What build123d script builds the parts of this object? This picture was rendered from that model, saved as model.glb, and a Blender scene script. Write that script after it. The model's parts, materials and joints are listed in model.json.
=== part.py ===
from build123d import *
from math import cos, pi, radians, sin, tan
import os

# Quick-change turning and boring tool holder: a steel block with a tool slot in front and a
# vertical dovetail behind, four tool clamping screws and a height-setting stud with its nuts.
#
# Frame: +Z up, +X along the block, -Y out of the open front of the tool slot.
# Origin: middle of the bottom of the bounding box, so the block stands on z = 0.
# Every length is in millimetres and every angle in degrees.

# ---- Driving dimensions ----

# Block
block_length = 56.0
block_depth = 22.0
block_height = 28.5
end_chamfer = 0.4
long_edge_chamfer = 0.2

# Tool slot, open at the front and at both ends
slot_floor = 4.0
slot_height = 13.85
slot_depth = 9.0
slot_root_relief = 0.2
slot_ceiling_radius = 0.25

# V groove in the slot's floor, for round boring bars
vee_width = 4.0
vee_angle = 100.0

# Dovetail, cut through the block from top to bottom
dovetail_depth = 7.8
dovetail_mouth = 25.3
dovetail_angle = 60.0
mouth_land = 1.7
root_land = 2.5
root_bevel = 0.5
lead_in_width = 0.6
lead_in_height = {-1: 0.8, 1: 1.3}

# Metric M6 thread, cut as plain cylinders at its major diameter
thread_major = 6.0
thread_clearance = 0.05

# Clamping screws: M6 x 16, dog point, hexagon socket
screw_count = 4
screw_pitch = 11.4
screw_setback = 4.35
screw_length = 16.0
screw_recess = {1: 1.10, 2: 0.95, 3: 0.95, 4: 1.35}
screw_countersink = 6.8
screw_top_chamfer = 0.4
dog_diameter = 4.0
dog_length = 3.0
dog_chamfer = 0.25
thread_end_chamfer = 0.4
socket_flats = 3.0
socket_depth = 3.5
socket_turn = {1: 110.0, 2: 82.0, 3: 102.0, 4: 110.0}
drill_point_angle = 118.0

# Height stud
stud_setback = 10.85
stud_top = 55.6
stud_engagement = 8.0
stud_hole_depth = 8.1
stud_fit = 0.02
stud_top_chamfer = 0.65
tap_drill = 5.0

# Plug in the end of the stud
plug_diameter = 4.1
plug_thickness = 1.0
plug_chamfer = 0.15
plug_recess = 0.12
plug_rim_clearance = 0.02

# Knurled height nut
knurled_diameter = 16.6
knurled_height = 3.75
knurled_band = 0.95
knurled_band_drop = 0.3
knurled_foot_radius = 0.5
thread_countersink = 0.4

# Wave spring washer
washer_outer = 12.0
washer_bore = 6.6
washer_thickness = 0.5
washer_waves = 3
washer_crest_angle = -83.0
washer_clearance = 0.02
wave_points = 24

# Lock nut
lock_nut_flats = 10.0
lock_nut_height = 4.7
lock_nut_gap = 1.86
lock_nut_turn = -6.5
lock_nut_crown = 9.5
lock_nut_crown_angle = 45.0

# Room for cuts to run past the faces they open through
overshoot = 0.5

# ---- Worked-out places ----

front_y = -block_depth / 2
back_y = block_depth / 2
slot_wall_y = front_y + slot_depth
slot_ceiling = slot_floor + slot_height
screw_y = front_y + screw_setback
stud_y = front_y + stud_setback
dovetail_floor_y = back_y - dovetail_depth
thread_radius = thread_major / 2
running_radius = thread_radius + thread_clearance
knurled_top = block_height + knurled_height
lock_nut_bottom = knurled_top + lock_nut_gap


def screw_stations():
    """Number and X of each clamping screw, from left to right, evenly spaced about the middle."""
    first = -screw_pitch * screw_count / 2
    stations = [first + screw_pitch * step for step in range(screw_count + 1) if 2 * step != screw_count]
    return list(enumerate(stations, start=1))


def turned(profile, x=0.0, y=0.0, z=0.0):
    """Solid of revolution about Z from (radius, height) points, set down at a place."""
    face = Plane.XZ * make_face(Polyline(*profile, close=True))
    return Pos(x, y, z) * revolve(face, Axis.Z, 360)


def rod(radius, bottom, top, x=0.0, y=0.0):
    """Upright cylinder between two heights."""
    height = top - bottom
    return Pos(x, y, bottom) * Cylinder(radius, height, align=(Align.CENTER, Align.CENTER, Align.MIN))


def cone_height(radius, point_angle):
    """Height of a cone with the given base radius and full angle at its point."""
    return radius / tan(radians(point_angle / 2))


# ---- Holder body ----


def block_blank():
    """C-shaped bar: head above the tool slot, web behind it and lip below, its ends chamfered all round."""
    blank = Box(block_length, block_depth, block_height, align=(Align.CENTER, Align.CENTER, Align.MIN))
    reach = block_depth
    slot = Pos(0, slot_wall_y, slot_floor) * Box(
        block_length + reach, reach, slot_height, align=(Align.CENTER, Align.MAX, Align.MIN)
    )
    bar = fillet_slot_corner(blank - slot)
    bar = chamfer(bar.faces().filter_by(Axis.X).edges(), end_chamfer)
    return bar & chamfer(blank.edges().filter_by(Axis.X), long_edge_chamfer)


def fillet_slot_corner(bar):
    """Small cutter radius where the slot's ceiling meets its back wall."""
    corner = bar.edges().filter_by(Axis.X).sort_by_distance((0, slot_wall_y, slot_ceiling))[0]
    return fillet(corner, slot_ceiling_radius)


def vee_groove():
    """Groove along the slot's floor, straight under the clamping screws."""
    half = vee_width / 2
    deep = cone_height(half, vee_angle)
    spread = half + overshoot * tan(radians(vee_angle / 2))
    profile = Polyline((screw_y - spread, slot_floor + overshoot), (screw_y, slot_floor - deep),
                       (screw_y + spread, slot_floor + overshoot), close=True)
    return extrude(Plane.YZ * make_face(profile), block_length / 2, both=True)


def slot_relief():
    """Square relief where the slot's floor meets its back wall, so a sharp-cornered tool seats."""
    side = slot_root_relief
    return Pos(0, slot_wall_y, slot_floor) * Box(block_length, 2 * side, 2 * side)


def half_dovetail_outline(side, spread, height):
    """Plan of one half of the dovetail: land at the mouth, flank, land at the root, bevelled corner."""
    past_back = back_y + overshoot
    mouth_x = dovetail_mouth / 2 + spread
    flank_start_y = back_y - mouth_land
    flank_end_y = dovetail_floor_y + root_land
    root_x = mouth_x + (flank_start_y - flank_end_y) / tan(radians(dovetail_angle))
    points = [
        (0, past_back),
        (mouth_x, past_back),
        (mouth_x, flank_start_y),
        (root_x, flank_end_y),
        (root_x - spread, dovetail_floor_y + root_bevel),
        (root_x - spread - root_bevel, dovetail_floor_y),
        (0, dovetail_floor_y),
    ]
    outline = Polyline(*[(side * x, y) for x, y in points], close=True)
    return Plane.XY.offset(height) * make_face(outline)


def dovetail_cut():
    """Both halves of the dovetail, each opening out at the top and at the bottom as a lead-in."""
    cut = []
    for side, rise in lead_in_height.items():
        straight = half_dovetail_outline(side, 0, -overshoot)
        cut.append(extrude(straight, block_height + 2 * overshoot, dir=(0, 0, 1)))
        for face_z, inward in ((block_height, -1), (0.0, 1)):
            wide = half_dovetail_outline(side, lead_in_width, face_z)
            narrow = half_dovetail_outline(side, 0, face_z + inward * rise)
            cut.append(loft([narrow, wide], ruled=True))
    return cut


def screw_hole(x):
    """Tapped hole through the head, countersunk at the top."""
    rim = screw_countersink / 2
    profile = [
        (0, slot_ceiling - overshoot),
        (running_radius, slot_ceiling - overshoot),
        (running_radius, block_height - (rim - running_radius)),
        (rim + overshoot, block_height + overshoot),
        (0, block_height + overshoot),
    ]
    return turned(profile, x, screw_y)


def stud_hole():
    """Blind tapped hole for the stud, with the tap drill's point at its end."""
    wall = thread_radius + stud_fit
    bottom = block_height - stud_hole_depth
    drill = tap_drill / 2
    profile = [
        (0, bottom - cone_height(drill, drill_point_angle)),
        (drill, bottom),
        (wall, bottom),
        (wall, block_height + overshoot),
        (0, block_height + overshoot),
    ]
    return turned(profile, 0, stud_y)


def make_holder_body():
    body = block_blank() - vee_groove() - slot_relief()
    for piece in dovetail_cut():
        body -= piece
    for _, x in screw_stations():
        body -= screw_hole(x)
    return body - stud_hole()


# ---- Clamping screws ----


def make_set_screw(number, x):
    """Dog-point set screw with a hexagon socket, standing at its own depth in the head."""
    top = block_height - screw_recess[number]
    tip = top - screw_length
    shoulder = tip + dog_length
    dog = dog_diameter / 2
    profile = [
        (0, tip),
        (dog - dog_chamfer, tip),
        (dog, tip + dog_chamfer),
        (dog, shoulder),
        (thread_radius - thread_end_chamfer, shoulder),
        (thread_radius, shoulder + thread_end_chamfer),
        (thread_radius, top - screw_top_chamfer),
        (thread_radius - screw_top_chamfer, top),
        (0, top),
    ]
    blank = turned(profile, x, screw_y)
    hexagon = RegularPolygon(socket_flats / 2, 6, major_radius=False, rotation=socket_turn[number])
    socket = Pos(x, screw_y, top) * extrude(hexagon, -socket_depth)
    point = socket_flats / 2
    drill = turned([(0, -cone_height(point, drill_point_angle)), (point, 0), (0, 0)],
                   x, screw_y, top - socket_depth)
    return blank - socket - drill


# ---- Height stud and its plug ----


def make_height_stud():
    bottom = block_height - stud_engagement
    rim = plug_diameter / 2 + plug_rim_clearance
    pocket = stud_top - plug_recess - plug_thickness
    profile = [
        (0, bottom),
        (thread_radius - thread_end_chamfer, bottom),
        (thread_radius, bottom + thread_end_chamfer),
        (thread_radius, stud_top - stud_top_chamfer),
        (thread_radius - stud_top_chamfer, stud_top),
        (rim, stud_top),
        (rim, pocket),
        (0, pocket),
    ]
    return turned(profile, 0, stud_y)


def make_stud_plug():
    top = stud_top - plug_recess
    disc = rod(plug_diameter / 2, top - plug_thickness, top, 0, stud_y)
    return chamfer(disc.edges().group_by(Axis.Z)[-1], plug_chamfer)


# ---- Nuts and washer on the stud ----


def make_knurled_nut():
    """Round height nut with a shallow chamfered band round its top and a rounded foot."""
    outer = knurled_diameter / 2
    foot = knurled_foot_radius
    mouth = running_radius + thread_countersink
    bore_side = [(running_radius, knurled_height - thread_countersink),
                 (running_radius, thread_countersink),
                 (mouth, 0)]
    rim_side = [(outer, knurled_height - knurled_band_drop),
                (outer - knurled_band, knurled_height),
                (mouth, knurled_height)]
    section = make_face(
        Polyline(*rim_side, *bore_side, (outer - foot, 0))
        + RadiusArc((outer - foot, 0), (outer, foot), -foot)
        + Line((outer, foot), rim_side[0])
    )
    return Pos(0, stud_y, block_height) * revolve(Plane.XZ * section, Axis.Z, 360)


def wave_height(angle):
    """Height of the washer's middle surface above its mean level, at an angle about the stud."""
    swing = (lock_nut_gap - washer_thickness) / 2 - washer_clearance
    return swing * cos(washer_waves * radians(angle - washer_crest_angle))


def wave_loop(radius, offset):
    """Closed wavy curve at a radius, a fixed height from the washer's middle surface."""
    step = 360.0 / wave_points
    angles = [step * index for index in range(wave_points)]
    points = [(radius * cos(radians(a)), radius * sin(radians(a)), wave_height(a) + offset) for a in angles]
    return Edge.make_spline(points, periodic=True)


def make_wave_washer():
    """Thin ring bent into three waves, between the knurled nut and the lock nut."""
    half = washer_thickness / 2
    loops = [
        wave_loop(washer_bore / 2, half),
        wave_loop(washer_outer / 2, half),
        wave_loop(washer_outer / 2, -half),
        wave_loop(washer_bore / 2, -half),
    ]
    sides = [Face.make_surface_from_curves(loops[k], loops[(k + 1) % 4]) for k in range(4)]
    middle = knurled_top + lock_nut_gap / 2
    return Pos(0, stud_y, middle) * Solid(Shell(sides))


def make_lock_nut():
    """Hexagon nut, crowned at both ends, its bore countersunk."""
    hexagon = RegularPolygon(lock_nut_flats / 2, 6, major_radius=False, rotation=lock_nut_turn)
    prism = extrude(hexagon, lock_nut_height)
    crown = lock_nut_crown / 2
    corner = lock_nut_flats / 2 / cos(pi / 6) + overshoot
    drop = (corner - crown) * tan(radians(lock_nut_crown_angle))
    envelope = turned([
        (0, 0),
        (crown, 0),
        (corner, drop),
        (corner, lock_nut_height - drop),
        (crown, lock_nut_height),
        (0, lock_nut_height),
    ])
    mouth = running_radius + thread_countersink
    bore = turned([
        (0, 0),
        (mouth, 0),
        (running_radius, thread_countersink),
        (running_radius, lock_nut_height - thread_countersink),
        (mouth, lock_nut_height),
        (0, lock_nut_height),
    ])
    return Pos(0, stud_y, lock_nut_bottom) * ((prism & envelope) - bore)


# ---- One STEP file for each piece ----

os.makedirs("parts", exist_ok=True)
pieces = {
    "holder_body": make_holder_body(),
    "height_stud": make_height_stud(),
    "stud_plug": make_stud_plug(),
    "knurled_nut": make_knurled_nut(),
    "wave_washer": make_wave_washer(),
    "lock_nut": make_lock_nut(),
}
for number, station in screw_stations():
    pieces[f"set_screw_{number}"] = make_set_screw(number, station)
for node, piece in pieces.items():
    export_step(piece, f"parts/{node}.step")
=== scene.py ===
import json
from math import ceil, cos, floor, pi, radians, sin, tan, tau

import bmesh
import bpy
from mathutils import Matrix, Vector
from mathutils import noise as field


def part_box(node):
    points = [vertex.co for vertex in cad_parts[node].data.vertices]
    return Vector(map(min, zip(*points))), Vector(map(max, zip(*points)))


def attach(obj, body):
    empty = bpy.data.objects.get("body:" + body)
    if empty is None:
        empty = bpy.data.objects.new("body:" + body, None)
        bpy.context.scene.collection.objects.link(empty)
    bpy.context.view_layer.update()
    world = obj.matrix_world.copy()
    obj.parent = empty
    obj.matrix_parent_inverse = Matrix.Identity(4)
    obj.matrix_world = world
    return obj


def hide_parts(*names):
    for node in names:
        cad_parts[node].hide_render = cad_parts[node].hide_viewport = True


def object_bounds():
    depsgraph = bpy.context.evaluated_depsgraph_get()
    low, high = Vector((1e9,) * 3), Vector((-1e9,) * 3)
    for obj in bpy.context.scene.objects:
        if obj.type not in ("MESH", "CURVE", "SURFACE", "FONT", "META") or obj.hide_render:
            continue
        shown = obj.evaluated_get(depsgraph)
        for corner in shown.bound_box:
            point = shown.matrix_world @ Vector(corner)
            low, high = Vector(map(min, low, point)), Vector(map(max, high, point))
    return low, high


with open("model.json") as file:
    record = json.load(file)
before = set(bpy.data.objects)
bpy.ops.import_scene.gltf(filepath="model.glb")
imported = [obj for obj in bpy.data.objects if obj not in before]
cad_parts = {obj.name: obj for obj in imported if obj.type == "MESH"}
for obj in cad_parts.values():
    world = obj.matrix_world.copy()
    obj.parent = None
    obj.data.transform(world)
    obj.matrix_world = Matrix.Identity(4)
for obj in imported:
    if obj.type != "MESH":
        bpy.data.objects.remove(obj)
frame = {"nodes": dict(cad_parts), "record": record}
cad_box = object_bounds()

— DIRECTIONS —
Starting at the line that holds "# ---- One STEP", copy each line exactly and stop after the line that holds "cad_parts[node].hide_render = cad_parts[node].hide_viewport".

— ANSWER TO THE EXERCISE —
# ---- One STEP file for each piece ----

os.makedirs("parts", exist_ok=True)
pieces = {
    "holder_body": make_holder_body(),
    "height_stud": make_height_stud(),
    "stud_plug": make_stud_plug(),
    "knurled_nut": make_knurled_nut(),
    "wave_washer": make_wave_washer(),
    "lock_nut": make_lock_nut(),
}
for number, station in screw_stations():
    pieces[f"set_screw_{number}"] = make_set_screw(number, station)
for node, piece in pieces.items():
    export_step(piece, f"parts/{node}.step")
=== scene.py ===
import json
from math import ceil, cos, floor, pi, radians, sin, tan, tau

import bmesh
import bpy
from mathutils import Matrix, Vector
from mathutils import noise as field


def part_box(node):
    points = [vertex.co for vertex in cad_parts[node].data.vertices]
    return Vector(map(min, zip(*points))), Vector(map(max, zip(*points)))


def attach(obj, body):
    empty = bpy.data.objects.get("body:" + body)
    if empty is None:
        empty = bpy.data.objects.new("body:" + body, None)
        bpy.context.scene.collection.objects.link(empty)
    bpy.context.view_layer.update()
    world = obj.matrix_world.copy()
    obj.parent = empty
    obj.matrix_parent_inverse = Matrix.Identity(4)
    obj.matrix_world = world
    return obj


def hide_parts(*names):
    for node in names:
        cad_parts[node].hide_render = cad_parts[node].hide_viewport = True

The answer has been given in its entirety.